-- Start PROVIDED RECORDS --

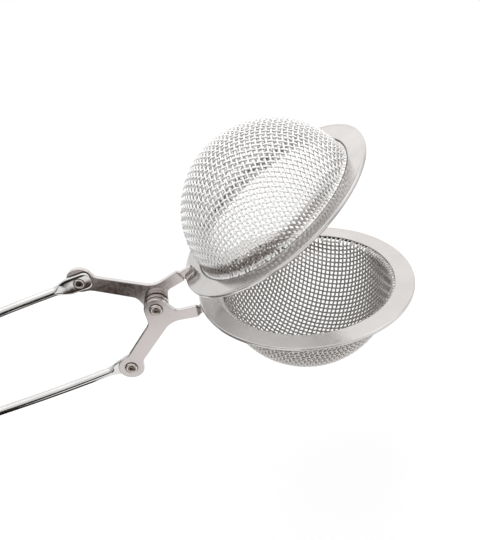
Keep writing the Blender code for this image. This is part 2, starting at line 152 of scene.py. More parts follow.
def ramp(tree, value, low, high, start=0.3, end=0.7):
    """A value that goes from low to high between start and end, which by default suit a noise."""
    node = tree.nodes.new("ShaderNodeMapRange")
    node.inputs["From Min"].default_value = start
    node.inputs["From Max"].default_value = end
    node.inputs["To Min"].default_value = low
    node.inputs["To Max"].default_value = high
    tree.links.new(value, node.inputs["Value"])
    return node.outputs["Result"]


def mixed(tree, share, first, second):
    """A colour that goes from first to second as share goes from 0 to 1."""
    node = tree.nodes.new("ShaderNodeMix")
    node.data_type = "RGBA"
    feed(tree, share, node.inputs["Factor"])
    feed(tree, first, node.inputs["A"])
    feed(tree, second, node.inputs["B"])
    return node.outputs["Result"]


def bump(tree, height, distance, strength, previous=None):
    node = tree.nodes.new("ShaderNodeBump")
    node.inputs["Distance"].default_value = distance
    node.inputs["Strength"].default_value = strength
    tree.links.new(height, node.inputs["Height"])
    if previous is not None:
        tree.links.new(previous, node.inputs["Normal"])
    return node.outputs["Normal"]


def arithmetic(tree, operation, first, second=0.0):
    node = tree.nodes.new("ShaderNodeMath")
    node.operation = operation
    feed(tree, first, node.inputs[0])
    feed(tree, second, node.inputs[1])
    return node.outputs["Value"]


def vector_math(tree, operation, first, second=(0.0, 0.0, 0.0)):
    node = tree.nodes.new("ShaderNodeVectorMath")
    node.operation = operation
    feed(tree, first, node.inputs[0])
    feed(tree, second, node.inputs[1])
    return node


def away_from(tree, value, level):
    """How far a value is from a level, on either side."""
    return arithmetic(tree, "ABSOLUTE", arithmetic(tree, "SUBTRACT", value, level))


def from_ball(tree, place):
    """A point's offset from the ball's middle, and its height above the mating plane."""
    centre, axis = place
    coords = tree.nodes.new("ShaderNodeTexCoord").outputs["Object"]
    offset = vector_math(tree, "SUBTRACT", coords, centre).outputs["Vector"]
    height = vector_math(tree, "DOT_PRODUCT", offset, axis).outputs["Value"]
    return offset, height


def colour_of(material):
    """The socket that feeds the shader's colour so far."""
    return material.node_tree.nodes[SHADER].inputs["Base Color"].links[0].from_socket


def recolour(material, colour):
    tree = material.node_tree
    tree.links.new(colour, tree.nodes[SHADER].inputs["Base Color"])


# ---------------------------------------------------------------- materials
def nodes_of(name):
    material = bpy.data.materials.new(name)
    material.use_nodes = True
    tree = material.node_tree
    return material, tree, tree.nodes[SHADER]


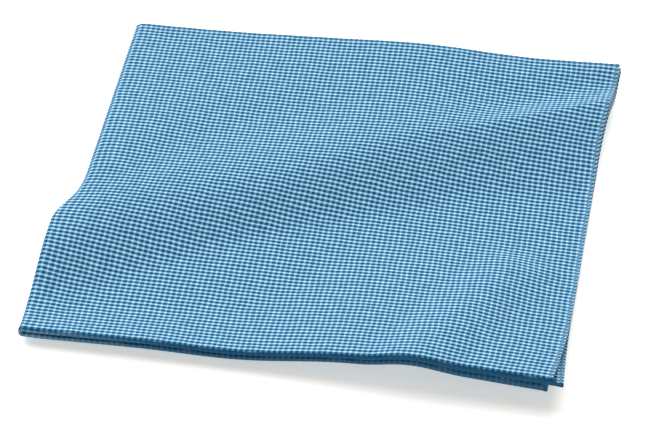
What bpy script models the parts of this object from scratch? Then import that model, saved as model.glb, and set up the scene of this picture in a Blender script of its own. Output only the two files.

-- End PROVIDED RECORDS --

WHAT TO WORK ON: Copy all lines from the entries that contain the word "this".

WORKED ANSWER:
Keep writing the Blender code for this image. This is part 2, starting at line 152 of scene.py. More parts follow.
What bpy script models the parts of this object from scratch? Then import that model, saved as model.glb, and set up the scene of this picture in a Blender script of its own. Output only the two files.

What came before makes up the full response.